Towards the river, the town's giant russet-domed mosque is like an old ocean liner setting sail on a sea of corrugated iron roofs. This is very Islamic territory, to the extent that during evening prayer-time all the hawkers at the night foodmarket leave their carts completely unattended, safe in the knowledge that everybody else will stay respectfully away.

But there are plenty of Buddhists here too, thanks to its proximity to the Thai border. The land to the north is dotted with Thai temples, including the largest reclining Buddha in Asia, a rather brutal representation which was once hit by lightning. The border itself is a river crossing buzzing with long-tailed boats smuggling goods in full view of the customs jetty.

Kuala Terengganu has a better riverside setting than Kota Bharu and a distinctive Chinatown at its heart.

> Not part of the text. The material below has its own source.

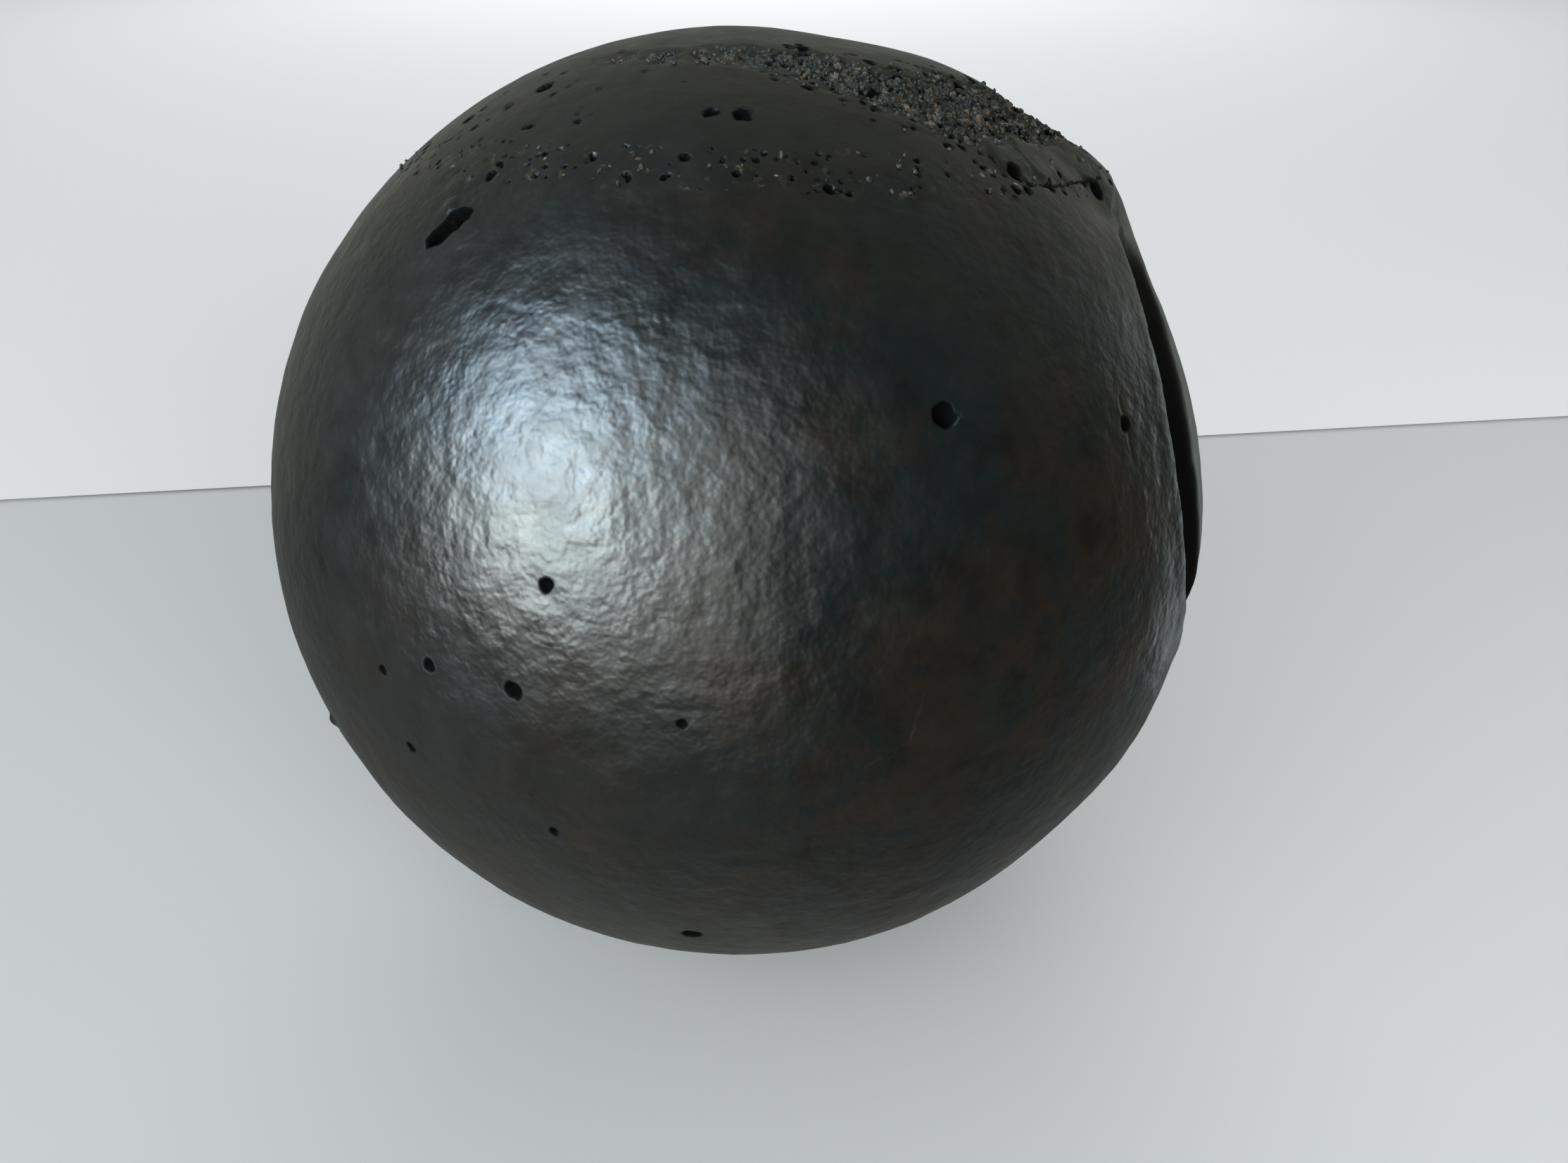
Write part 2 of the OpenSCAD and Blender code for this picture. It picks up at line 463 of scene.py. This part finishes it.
def finish(geometry, material, leave):
    """Gives the geometry its material and sends it out of the tree."""
    geometry = geometry.node("GeometryNodeSetMaterial", None, {"Geometry": geometry, "Material": material})
    geometry.tree.links.new(geometry.socket, leave.inputs["Geometry"])


def relief_tree():
    """Presses the relief into a smooth ball piece and stores its masks. Nothing goes below the floor."""
    sizes = {name: "NodeSocketFloat" for name in RELIEF_SIZES}
    tree, flows, leave = new_tree("relief", {**sizes, "Material": "NodeSocketMaterial"})
    geometry = flows["Geometry"]
    position = geometry.node("GeometryNodeInputPosition")
    ray = position.vector("SUBTRACT", position, MIDDLE).unit()
    height, masks = relief(ray.scaled(BALL_R), flows)
    outer = named(geometry, "outer")
    moved = ray.vector("ADD", ray.scaled(height * outer * MM), position)
    parts = {0: moved.part(0), 1: moved.part(1), 2: moved.part(2).larger(0.0)}
    moved = moved.node("ShaderNodeCombineXYZ", None, parts)
    for name, value in masks.items():
        geometry = stored(geometry, name, value * outer)
    geometry = geometry.node("GeometryNodeSetPosition", None, {"Geometry": geometry, "Position": moved})
    finish(geometry, flows["Material"], leave)
    return tree


def settle(piece, tree, sizes):
    """Runs a geometry tree on a piece and keeps the result as its plain mesh."""
    modifier = piece.modifiers.new("shape", "NODES")
    modifier.node_group = tree
    for item in tree.interface.items_tree:
        if item.in_out == "INPUT" and item.name in sizes:
            modifier[item.identifier] = sizes[item.name]
    graph = bpy.context.evaluated_depsgraph_get()
    shaped = piece.evaluated_get(graph)
    mesh = bpy.data.meshes.new_from_object(shaped, preserve_all_data_layers=True, depsgraph=graph)
    piece.modifiers.clear()
    piece.data = mesh
    mesh.name = piece.name


def new_piece(name, points, faces, outer):
    """A mesh piece from points in mm round the ball's middle. The relief presses only its outer points."""
    mesh = bpy.data.meshes.new(name)
    mesh.from_pydata((points * MM + np.array(MIDDLE)).tolist(), [], faces)
    pressed = mesh.attributes.new("outer", "FLOAT", "POINT")
    pressed.data.foreach_set("value", outer.astype(np.float32))
    piece = bpy.data.objects.new(name, mesh)
    bpy.context.scene.collection.objects.link(piece)
    return piece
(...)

Habitually the Chinese are less approachable than the Malays, but these are an exception. The guardian of the 200 year old temple was pleased to see visitors, showing us how the building was created completely without nails. In the food centre, Chinese gents sitting around in vests drinking Guinness invited us to watch mah-jong, the Chinese form of dominoes.

Offshore, the islands - most notably Perhentian (Besar and Kecil), Lang Tengah and Redang - are clearly visible. Tourism here is still pretty much an adventure, with unspoiled beaches, coral-filled waters and dense tropical jungle inland. Originally the preserve of backpackers and divers, the islands have been moving gradually upmarket, particularly on Redang which now has a five-star resort with golf course.

Golf aside, the rewards of these islands are underwater; the coral is not brilliantly coloured - primarily russets and purples in table and antler shapes - but the fish are fabulous and surreal; trigger fish, parrotfish, clownfish, coral trout and even turtles (I saw two while snorkeling), along with the occasional harmless blacktip shark.

At night, the only light comes from the stars, from eyebrows of lanterns set on a limpid sea by nightfishermen, and the occasional flash from some very distant electric storm; on land, the only noise to interrupt your reverie will be a flying fox crashing from tree to tree above your head.

This is as close as the East Coast ever gets to a son et lumiere, and the only 'show' in town. Bear that in mind and, as the doorman of the Aryani Hotel so charmingly put it, "you won't keep yourself boring". No indeed.